The Second Five-Year Plan (1962-1967) envisioned the economy converting to agro-industry, with objectives including diversification over the next twenty years. The Third Five-Year Plan (1968-1973) aimed to facilitate economic well-being by increasing manufacturing and agro-industrial performance. The First Five-Year Plan involved a total investment of about 839.6 million birr, 25% above the projected 674 million birr, the Second Five-Year Plan was 13% higher than planned at 1,694 million birr, and the Third Five-Year Plan was estimated to cost 3,115 million birr. There were numerous issues including deficient national development management that affected the Planning Commission, which prepared the first and second plans, and the Ministry of Planning which planned the third.

The project managers failed to achieve the objectives because they did not identify the resources (personnel, equipment, and funds) needed to continue large-scale economic development during the first plan, hampering the growth of the gross national product (GNP). The export rate increased 3.2% annually as opposed to the projected 3.7%, and the growth targets for the agricultural, manufacturing, and mining sectors were also missed. During the first plan, exports reached 3.5% and imports grew by 6.4% per year, continuing a failure to improve the trade deficit that had existed since 1951.
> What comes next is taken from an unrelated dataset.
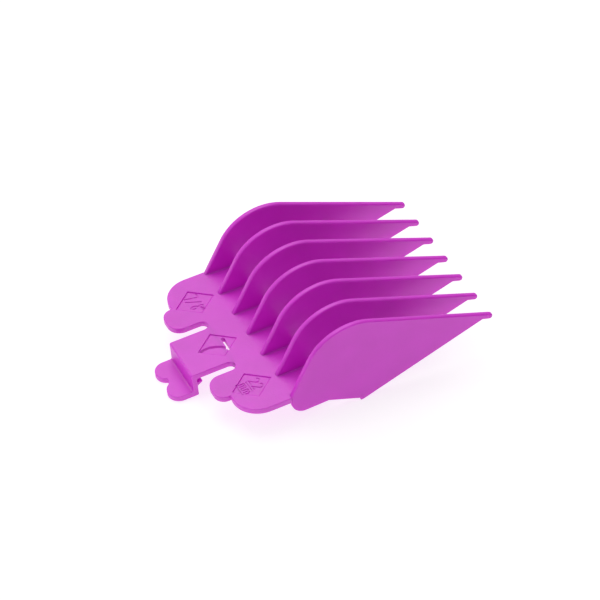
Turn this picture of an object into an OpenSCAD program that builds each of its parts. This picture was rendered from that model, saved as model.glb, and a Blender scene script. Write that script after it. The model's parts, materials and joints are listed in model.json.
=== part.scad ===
// Slide-on guide comb for a hair clipper blade, standing as it rests on a table.
// The plate's top face at the rear edge of the middle tooth is the working origin
// of every module: +X to the right, +Y towards the tooth tips, +Z to the skin.
// at_rest() then turns and lifts the comb onto its blade stops and thumb tab.

/* [Teeth] */
// Number of teeth
tooth_count = 7; // [5:2:9]
// Distance from one tooth to the next
tooth_pitch = 8.2; // [6.5:0.1:9]
// Thickness of a tooth
tooth_t = 1.35; // [1.1:0.05:1.8]
// Reach of a tooth from its rear edge to its tip
tooth_reach = 54.1; // [44:0.1:66]
// Turn of the outermost teeth towards the middle, in degrees
toe_in = 1.65; // [0:0.05:2.2]
// Height of the skin line over the foot of the blade stops
guard_h = 22.8; // [16:0.1:28]
// Fall of the skin line towards the tips, in degrees
skin_slope = 23.4; // [16:0.2:27]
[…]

The second and third plans hoped to enrich the economy at the rate of 4.3% and 6.0% respectively, with agriculture, manufacturing and transportation expected to increase at the rates of 2.5%, 27.3% and 6.7% annually in the second plan and 2.9%, 14.9%, and 10.9% in the third. The Planning Commission did not evaluate these two plans as a result of a shortage of qualified personnel. According to the Ethiopian Central Statistical Authority, there was sustainable economic growth in the fiscal years of 1960-1961 and 1973-1974. Between 1960 and 1970, Ethiopia enjoyed an annual 4.4% growth rate in per capita production and gross domestic product (GDP). The manufacturing sector more than doubled from 1.9% in 1960–1961 to 4.4% in 1973–1974, and the growth rate for the wholesale, retail trade, transportation, and communication sectors increased from 9.5% to 15.6%.